All of this means a lot more data is going back and forth between systems and networks. Employees are accessing internal resources from home and VPN connections. Cloud-based services that involve partnerships with vendors can call for more monitoring and securing of sensitive information. Consumer privacy is an even more prevalent concern, largely due to escalations in scams, surveillance technology, and online exchanges.
Cyberattacks went up during COVID-19, as did phishing scams and fraudulent unemployment claims. Phony websites, texts, and emails requesting personal information tied to stimulus checks and COVID-19 vaccine waiting lists have been common.
Imposter scams where people claim to represent government agencies delivering pandemic relief have also targeted consumers. As long as cybercriminals can access data, including email addresses and phone numbers, scams will keep happening.
That may be why spending on cybersecurity by organizations went up to $11.4 billion in 2020, an increase of 50% from two years before. That spending isn’t going to slow down, especially as remote and hybrid work becomes integrated into the workplace. Companies will likely put money into technology related to cybersecurity, training, and security protocols.

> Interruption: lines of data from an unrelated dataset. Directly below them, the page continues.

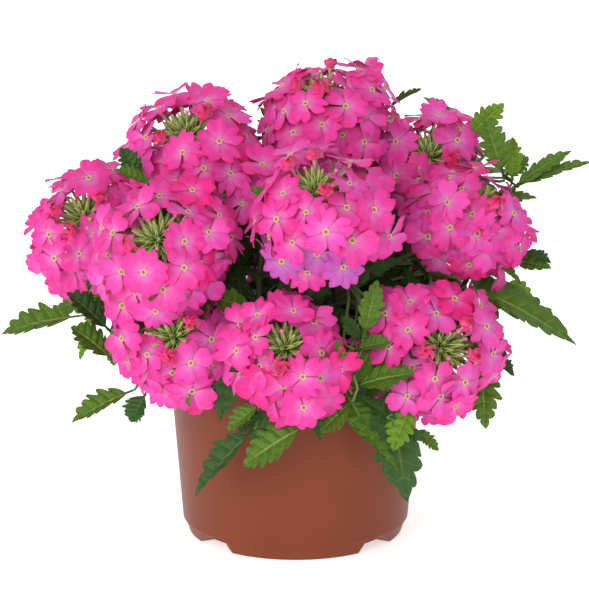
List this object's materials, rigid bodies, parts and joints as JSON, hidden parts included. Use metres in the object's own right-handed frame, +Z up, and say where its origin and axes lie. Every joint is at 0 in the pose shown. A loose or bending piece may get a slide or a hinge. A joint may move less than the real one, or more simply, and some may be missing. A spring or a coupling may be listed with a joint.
{
  "type": "potted verbena",
  "caption": "Bushy verbena with domed heads of hot-pink florets and toothed leaves, growing in a round plastic nursery pot.",
  "frame": {"origin": "middle of the pot's flat underside, on the surface it stands on", "axes": "+Z up, the front that the picture shows faces -Y, +X to the right of the picture"},
  "size_m": [0.272, 0.2112, 0.2191],
  "materials": {
    "pot_plastic": "satin terracotta-brown moulded plastic",
    "compost": "moist dark potting compost",
    "green_stem": "fine-haired green stem",
    "foliage": "matt toothed leaves",
    "blossom": "soft pink petals"
  },
  "bodies": {
    "root": {"bloom_back": "blossom", "bloom_back_left": "blossom", "bloom_back_right": "blossom", "bloom_far_left": "blossom", "bloom_front": "blossom", "bloom_inner": "blossom", "bloom_left": "blossom", "bloom_low_back_left": "blossom", "bloom_low_back_right": "blossom", "bloom_low_front": "blossom", "bloom_low_left": "blossom", "bloom_low_right": "blossom", "bloom_right": "blossom", "bloom_top": "blossom", "bloom_top_back": "blossom", "bloom_upper_left": "blossom", "bloom_upper_right": "blossom", "pot": "pot_plastic", "shoot_back_left": "foliage", "shoot_back_middle": "foliage", "shoot_back_right": "foliage", "shoot_back_top": "foliage", "shoot_inner_front": "foliage", "shoot_left": "foliage", "shoot_low_left": "foliage", "shoot_low_right": "foliage", "shoot_pot_back": "foliage", "shoot_pot_back_right": "foliage", "shoot_pot_left": "foliage", "shoot_pot_middle": "foliage", "shoot_pot_right": "foliage", "shoot_right": "foliage", "shoot_right_middle": "foliage", "shoot_top_right": "foliage", "shoot_under_right": "foliage", "shoot_upper_left": "foliage", "shoot_upper_right": "foliage", "soil": "compost", "stem_back": "green_stem", "stem_back_left": "green_stem", "stem_back_right": "green_stem", "stem_base": "green_stem", "stem_far_left": "green_stem", "stem_front": "green_stem", "stem_inner": "green_stem", "stem_left": "green_stem", "stem_low_back_left": "green_stem", "stem_low_back_right": "green_stem", "stem_low_front": "green_stem", "stem_low_left": "green_stem", "stem_low_right": "green_stem", "stem_of_pot_left": "green_stem", "stem_of_pot_middle": "green_stem", "stem_of_pot_right": "green_stem", "stem_right": "green_stem", "stem_top": "green_stem", "stem_top_back": "green_stem", "stem_upper_left": "green_stem", "stem_upper_right": "green_stem"}
  },
  "joints": []
}
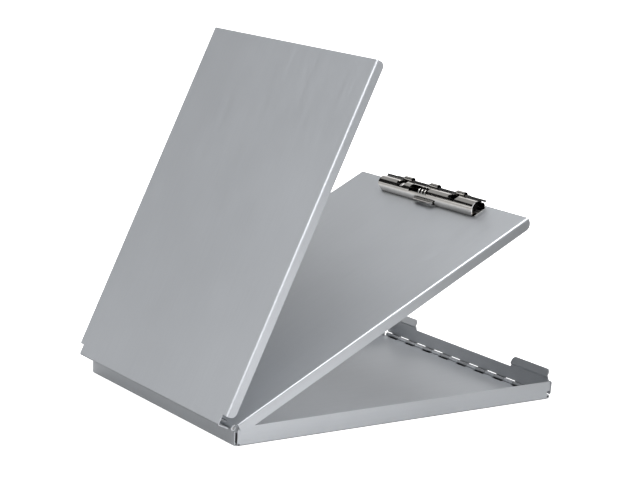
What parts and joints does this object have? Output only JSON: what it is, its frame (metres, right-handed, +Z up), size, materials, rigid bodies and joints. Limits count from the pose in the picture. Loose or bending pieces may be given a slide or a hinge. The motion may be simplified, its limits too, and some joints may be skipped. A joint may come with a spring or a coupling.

According to analysts, the global cybersecurity market will rise to $245 billion over the next few years.
4. Final Thoughts
The changes the world and the economy experienced during the pandemic posed challenges to people’s sense of security. Shifts in the way individuals accessed essential services and products would not have happened without technology.
Consumer behavior adjustments tied to healthcare, shopping, and work, first mandated by public health restrictions, are likely here to stay. Industries tied to tech, such as telehealth, e-commerce, and cybersecurity, stand to benefit the most during the post-pandemic recovery.